The Washington Post is not a disinterested on looker in Kashoggi case

Freddy Gray:
...
Khashoggi, Bradley shows, was not a journalist so much as a dissident operator with lots of intriguing connections. His association with al-Qaeda pre-9/11 is interesting. His near life-long role in the Muslim Brotherhood is also interesting. His links to American intelligence are very interesting.

The Post disagrees. It cites ‘experts on the Middle East who have tracked his career’ to say that ‘while Khashoggi had once been ‘sympathetic to Islamist movements, he moved toward a more liberal, secular point of view.’ This is at best Jesuitical; at worst disingenuous. Khashoggi was a political Islamist to the end. He did not believe in secularism. He wanted an alliance of Islamic democratic states. There’s nothing wrong with that, necessarily. But it is relevant and worth saying, as it helps explain the dynamic by which he found himself on the wrong of the Saudi regime.

The reporters, in a move that won’t have harmed their careers, included a quote from Fred Hiatt, the Post’s editorial page director, who ‘sharply criticised the false and distorted claims about Khashoggi.’ (If that doesn’t read like propaganda I don’t know what does).

‘As anyone knows who knew Jamal — or read his columns — he was dedicated to the values of free speech and open debate. He went into exile to promote those values, and now he may even have lost his life for his dogged determination in their defense,’ Hiatt said in a statement. ‘It may not be surprising that some Saudi-inspired trolls are now trying to distract us from the crime by smearing Jamal. It may not even be surprising to see a few Americans joining in. But in both cases it is reprehensible.’

Saudi trolls have been active in casting aspersions on Khashoggi, no doubt. But does that mean Khashoggi was nothing but a cuddly liberal? Clearly not.

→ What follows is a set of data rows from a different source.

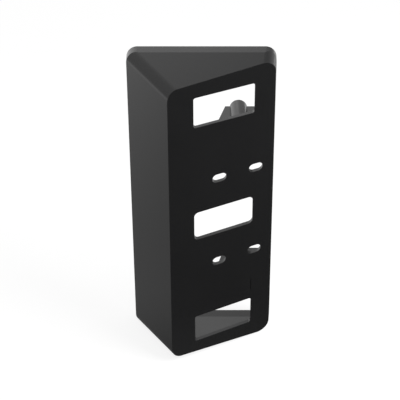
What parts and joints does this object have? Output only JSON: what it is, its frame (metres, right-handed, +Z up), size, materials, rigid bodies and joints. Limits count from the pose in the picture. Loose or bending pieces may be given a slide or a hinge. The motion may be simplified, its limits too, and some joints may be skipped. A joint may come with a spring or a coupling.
{
  "type": "intercom corner bracket",
  "caption": "Hollow black plastic wedge that turns a slim door station to one side; rounded rim on the wall, cable windows and screw slots in its sloping plate.",
  "frame": {"origin": "middle of the rim's wall face, in the plane of the wall", "axes": "+Y into the wall, +Z up along the bracket, +X along the wall towards the plate's low edge"},
  "size_m": [0.081, 0.048, 0.1784],
  "materials": {
    "black_plastic": "smooth moulded black plastic with a satin sheen"
  },
  "bodies": {
    "root": {"bracket": "black_plastic"}
  },
  "joints": []
}
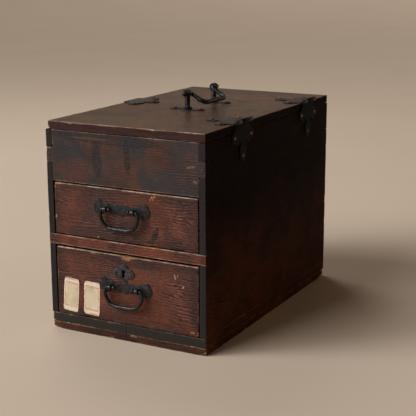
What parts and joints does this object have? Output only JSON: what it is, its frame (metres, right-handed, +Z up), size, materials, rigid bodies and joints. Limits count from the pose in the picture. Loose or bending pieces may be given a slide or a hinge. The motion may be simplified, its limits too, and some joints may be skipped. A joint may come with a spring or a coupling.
{
  "type": "apothecary cabinet",
  "caption": "Small wooden medicine cabinet with a hinged lid over a top compartment, a folding carrying handle and drawers with folding iron pulls.",
  "frame": {"origin": "middle of the base, at the height of the surface it stands on", "axes": "+Z up, -Y the front with the drawers, +X the side with the lid's hinges"},
  "size_m": [0.2061, 0.3069, 0.2398],
  "materials": {
    "lacquered_wood": "worn dark lacquer",
    "plain_wood": "bare, aged",
    "black_iron": "hammered, blackened",
    "nail_iron": "rusty",
    "label_paper": "old paper, matte"
  },
  "bodies": {
    "carcass": {"side_panel_left": "lacquered_wood", "side_panel_right": "lacquered_wood", "back_panel": "lacquered_wood", "front_panel": "lacquered_wood", "compartment_floor": "plain_wood", "drawer_rail": "lacquered_wood", "drawer_shelf": "plain_wood", "bottom_board_left": "lacquered_wood", "bottom_board_right": "lacquered_wood", "plinth_front": "lacquered_wood", "plinth_back": "lacquered_wood", "plinth_left": "lacquered_wood", "plinth_right": "lacquered_wood", "plinth_middle": "lacquered_wood", "hinge_front_side_leaf": "black_iron", "hinge_rear_side_leaf": "black_iron", "hinge_front_pin": "black_iron", "hinge_rear_pin": "black_iron", "staple_plate": "black_iron", "hasp_staple": "black_iron", "carcass_nails": "nail_iron"},
    "lid": {"lid_panel": "lacquered_wood", "lid_clamp_front": "lacquered_wood", "lid_clamp_back": "lacquered_wood", "hinge_front_lid_leaf": "black_iron", "hinge_rear_lid_leaf": "black_iron", "hasp_lid_leaf": "black_iron", "hasp_pin": "black_iron", "lid_handle_plate_front": "black_iron", "lid_handle_plate_rear": "black_iron", "lid_handle_post_front": "black_iron", "lid_handle_post_rear": "black_iron", "lid_nails": "nail_iron"},
    "lid_bail": {"lid_bail": "black_iron"},
    "hasp": {"hasp_strap": "black_iron"},
    "upper_drawer": {"upper_drawer_front": "lacquered_wood", "upper_drawer_side_left": "plain_wood", "upper_drawer_side_right": "plain_wood", "upper_drawer_back": "plain_wood", "upper_drawer_bottom": "plain_wood", "upper_pull_plate": "black_iron", "upper_pull_post_left": "black_iron", "upper_pull_post_right": "black_iron"},
    "upper_bail": {"upper_bail": "black_iron"},
    "lower_drawer": {"lower_drawer_front": "lacquered_wood", "lower_drawer_side_left": "plain_wood", "lower_drawer_side_right": "plain_wood", "lower_drawer_back": "plain_wood", "lower_drawer_bottom": "plain_wood", "lower_pull_plate": "black_iron", "lower_pull_post_left": "black_iron", "lower_pull_post_right": "black_iron", "keyhole_plate": "black_iron", "lock_case": "black_iron", "lower_drawer_nails": "nail_iron", "label_left": "label_paper", "label_right": "label_paper"},
    "lower_bail": {"lower_bail": "black_iron"},
    "lock_bolt": {"lock_bolt": "black_iron"}
  },
  "joints": [
    {"name": "lid_hinge", "type": "hinge", "parent": "carcass", "child": "lid", "pos_m": [0.09275, 0.0085, 0.22035], "axis": [0, 1, 0], "range_deg": [0, 240]},
    {"name": "lid_bail_swing", "type": "hinge", "parent": "lid", "child": "lid_bail", "pos_m": [0, 0.0095, 0.2356], "axis": [0, -1, 0], "range_deg": [-14, 250]},
    {"name": "hasp_swing", "type": "hinge", "parent": "lid", "child": "hasp", "pos_m": [-0.09035, 0.0085, 0.2136], "axis": [0, 1, 0], "range_deg": [-14, 140]},
    {"name": "upper_drawer_slide", "type": "slide", "parent": "carcass", "child": "upper_drawer", "axis": [0, -1, 0], "range_m": [0, 0.22]},
    {"name": "upper_bail_swing", "type": "hinge", "parent": "upper_drawer", "child": "upper_bail", "pos_m": [-0.0027, -0.1547, 0.136], "axis": [-1, 0, 0], "range_deg": [-8, 165]},
    {"name": "lower_drawer_slide", "type": "slide", "parent": "carcass", "child": "lower_drawer", "axis": [0, -1, 0], "range_m": [0, 0.22]},
    {"name": "lower_bail_swing", "type": "hinge", "parent": "lower_drawer", "child": "lower_bail", "pos_m": [0.0003, -0.1547, 0.0562], "axis": [-1, 0, 0], "range_deg": [-8, 165]},
    {"name": "lock_bolt_slide", "type": "slide", "parent": "lower_drawer", "child": "lock_bolt", "axis": [0, 0, 1], "range_m": [0, 0.007]}
  ]
}
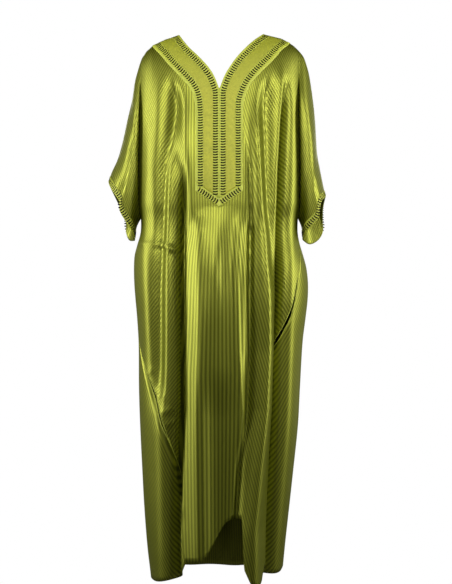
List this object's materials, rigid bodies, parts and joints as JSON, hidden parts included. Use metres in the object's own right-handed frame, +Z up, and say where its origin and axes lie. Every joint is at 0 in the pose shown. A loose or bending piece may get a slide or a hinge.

Sometimes, at newspapers or magazines, reporters are taken — or take themselves — off stories because they are too close to the story. They can’t see it objectively. At the Washington Post, when it comes to Jamal Khashoggi, the whole paper is too close to the story. It shows.

But there is a more significant irony here. Free speech demands that people be allowed to ask difficult questions, even of the lately dead. By telling their readers that those who circulate truths about Khashoggi’s past are smearing him, the media is betraying free speech in America while vigorously claiming to promote free speech in the Arab world. Yet most polite opinion accepts their view, and now Twitter is banning accounts that ‘smear’ Khashoggi. It stinks, actually.
I have come to distrust the Post when it has multiple op-eds on the same subject as well as "news stories."  I have seen them do that too many times since Trump was elected.  It is a paper that was all in on the Russian collusion hoax. 

It has been all in on other stories critical of the President.  They just seem to have a bug in their ear if they think a story will do political damage to Trump.  In this case they seem to have an end goal that goes well beyond solving a crime. 

It looks like they want to use it as an excuse for scuttling a relationship and a movement to block Iranian aggression in the region.  I don't think I have seen a headline in their paper that suggests we much not throw the baby out with teh bathwater.